When considering the improbability of humanity’s existence, it is reasonable to believe that there was a creator. This most basic of all arguments for the existence of God can seem cliché. But if it does seem cliché to us, we’ve failed to understand the magnitude of that improbability. During the first second after the Big Bang, everything was set in motion for the next 13.8 billion years. In that first second, a speck of energy no larger than an atom appeared out of nowhere. There was no time, no energy, no space. There was actually no “nothing,” because even “nothing” would have been “something.” There was nothing-nothing.

This atom-sized energy exploded and if it had been a slightly stronger explosion, this universe would have been only radiation. Instead, matter and antimatter emerged. Just enough matter was released to cancel out antimatter, its mortal enemy. Then the Higgs boson particle brought mass to the matter. Beyond the strength of the explosion, if one thing would have played out differently in any of the units of “Planck time” (the smallest measurement of time, or 10-43 of a second), then the stars and galaxies that we see, observe, and measure would not be here.

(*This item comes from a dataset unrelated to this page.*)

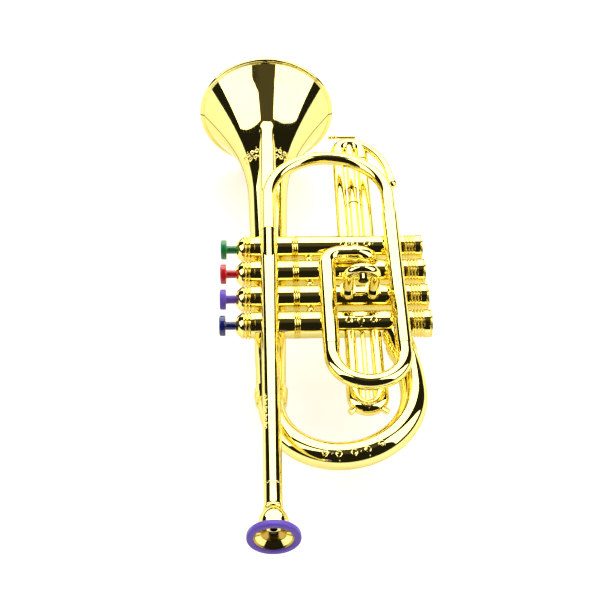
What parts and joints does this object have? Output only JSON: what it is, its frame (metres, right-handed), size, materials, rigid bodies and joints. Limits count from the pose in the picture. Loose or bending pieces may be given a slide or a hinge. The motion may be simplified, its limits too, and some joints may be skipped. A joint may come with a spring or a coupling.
{
  "type": "toy cornet",
  "caption": "Child's toy cornet with coloured spring-loaded keys, a flared bell, looped tubes, a sliding tuning crook and a pull-off mouthpiece.",
  "frame": {"origin": "middle of the footprint as it lies on its left side, at the level of the lowest point of the bell rim", "axes": "+X from the keys to the bottom caps, +Y from the mouthpiece to the bell, +Z to the player's right side, up as it lies"},
  "size_m": [0.1445, 0.37, 0.095],
  "materials": {
    "gold_plastic": "vacuum-metallised gold, mirror gloss",
    "green_plastic": "gloss",
    "red_plastic": "gloss",
    "purple_plastic": "gloss",
    "blue_plastic": "gloss",
    "spring_steel": "bright wire",
    "pad_rubber": "matte",
    "reed_brass": "rolled sheet"
  },
  "bodies": {
    "instrument": {"bell_right_half": "gold_plastic", "bell_left_half": "gold_plastic", "bell_rim_ring": "gold_plastic", "bell_bow": "gold_plastic", "bell_bow_sleeve": "gold_plastic", "bell_bow_ferrule": "gold_plastic", "leadpipe": "gold_plastic", "front_bow": "gold_plastic", "tuning_outer_tube_right": "gold_plastic", "tuning_outer_tube_left": "gold_plastic", "tuning_elbow": "gold_plastic", "tuning_hook_ferrule": "gold_plastic", "casing_spacers": "gold_plastic", "first_slide_legs": "gold_plastic", "first_slide_crook": "gold_plastic", "first_slide_nubs": "gold_plastic", "first_slide_rod": "gold_plastic", "second_slide_loop": "gold_plastic", "second_slide_bands": "gold_plastic", "second_slide_knob": "gold_plastic", "third_slide_legs": "gold_plastic", "third_slide_crook": "gold_plastic", "third_slide_rod": "gold_plastic", "third_slide_brace": "gold_plastic", "third_slide_lever": "gold_plastic", "valve_casing_1": "gold_plastic", "top_cap_1": "gold_plastic", "bottom_cap_1": "gold_plastic", "valve_casing_2": "gold_plastic", "top_cap_2": "gold_plastic", "bottom_cap_2": "gold_plastic", "valve_casing_3": "gold_plastic", "top_cap_3": "gold_plastic", "bottom_cap_3": "gold_plastic", "valve_casing_4": "gold_plastic", "top_cap_4": "gold_plastic", "bottom_cap_4": "gold_plastic", "reed_plate_1": "reed_brass", "reed_plate_2": "reed_brass", "reed_plate_3": "reed_brass", "reed_plate_4": "reed_brass", "key_spring_green": "spring_steel", "key_spring_red": "spring_steel", "key_spring_purple": "spring_steel", "key_spring_blue": "spring_steel"},
    "mouthpiece": {"mouthpiece_cup": "gold_plastic", "mouthpiece_ring": "purple_plastic"},
    "tuning_slide": {"tuning_crook": "gold_plastic", "tuning_inner_tube_left": "gold_plastic", "tuning_inner_tube_right": "gold_plastic"},
    "key_green": {"key_green": "green_plastic", "key_pad_green": "pad_rubber"},
    "key_red": {"key_red": "red_plastic", "key_pad_red": "pad_rubber"},
    "key_purple": {"key_purple": "purple_plastic", "key_pad_purple": "pad_rubber"},
    "key_blue": {"key_blue": "blue_plastic", "key_pad_blue": "pad_rubber"}
  },
  "joints": [
    {"name": "key_green_press", "type": "slide", "parent": "instrument", "child": "key_green", "axis": [1, 0, 0], "range_m": [0, 0.0042], "stiffness_N_per_m": 150, "springref_m": -0.004, "deforming": ["key_spring_green"]},
    {"name": "key_red_press", "type": "slide", "parent": "instrument", "child": "key_red", "axis": [1, 0, 0], "range_m": [0, 0.0042], "stiffness_N_per_m": 150, "springref_m": -0.004, "deforming": ["key_spring_red"]},
    {"name": "key_purple_press", "type": "slide", "parent": "instrument", "child": "key_purple", "axis": [1, 0, 0], "range_m": [0, 0.0042], "stiffness_N_per_m": 150, "springref_m": -0.004, "deforming": ["key_spring_purple"]},
    {"name": "key_blue_press", "type": "slide", "parent": "instrument", "child": "key_blue", "axis": [1, 0, 0], "range_m": [0, 0.0042], "stiffness_N_per_m": 150, "springref_m": -0.004, "deforming": ["key_spring_blue"]},
    {"name": "mouthpiece_pull", "type": "slide", "parent": "instrument", "child": "mouthpiece", "axis": [0, -1, 0], "range_m": [0, 0.013]},
    {"name": "tuning_pull", "type": "slide", "parent": "instrument", "child": "tuning_slide", "axis": [0, -1, 0], "range_m": [0, 0.012]}
  ]
}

If that wasn’t enough, 9 billion years later planet Earth formed in a way that could sustain life. If that wasn’t enough, life actually emerged. If that wasn’t enough, the life that did emerge was able to replicate. If that wasn’t enough, the life that did emerge and replicate was able to change and adapt by natural selection. If that wasn’t enough, the life that emerged, replicated, changed, and adapted developed consciousness and the ability to ponder the universe and beings’ relationship to the universe.

The margin for error in all of this is so great that at any point along this beautiful and elegant evolutionary journey things could have derailed. Is the improbability of our existence proof? No. But such considerations make it reasonable to believe that there is a first cause that exists outside of time and space.